Supersymmetry, extra dimensions, and a variety of other ideas have been developed to address fundamental questions that the standard model left unanswered. "We're desperately searching for some new phenomenon that is going to indicate an enhancement to the standard model," Haber said. "I've worked on supersymmetry, so it would be great if that turns out to be right. But give me anything, any evidence of physics beyond the standard model, and then we'll figure out what it is."
Higgs boson
According to Haber, another important task for the LHC's second run is to learn more about the Higgs boson, which he said is unlike any other elementary particle. "The first run gave us a crude picture of what it is and its properties, but we would like to characterize it much more accurately," Haber said, noting that the souped up LHC will be able to produce ten times as many Higgs bosons as it did during the first run.
"We just scratched the surface in the first run, and most of the LHC horizon is open in front of us," he said. "There are some cynics who say the Higgs boson is the end of the story—there's been no hint of any new physics, so they're already getting frustrated. My answer is, give me a break—the LHC has so far only run at half the design energy and one-tenth the design luminosity at best.

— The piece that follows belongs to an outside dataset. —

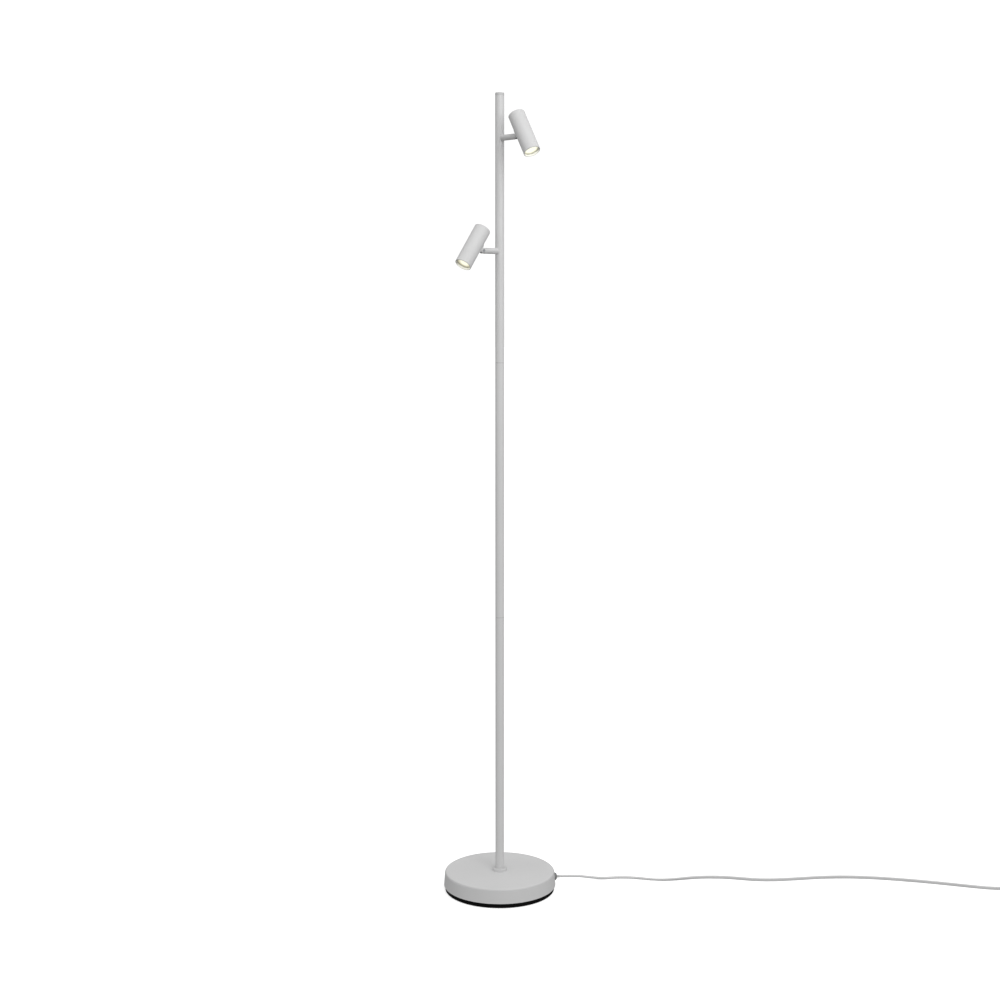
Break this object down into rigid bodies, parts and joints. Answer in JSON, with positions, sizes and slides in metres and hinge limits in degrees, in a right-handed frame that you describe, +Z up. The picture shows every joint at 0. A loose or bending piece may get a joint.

We're just getting started here."
As the LHC ramps up for its second run, the first proton beam is scheduled to circulate through the collider's 27-kilometer ring of superconducting magnets on March 23. The first collisions are expected to take place in late May or early June.
The international LHC collaboration involves about 10,000 scientists from 113 countries, including 1,700 scientists, students, and technicians from 96 U.S. institutions. At UC Santa Cruz, the project involves about ten faculty and senior scientists, a dozen postdoctoral researchers and graduate students, and about ten undergraduates working on various aspects of SCIPP's contributions.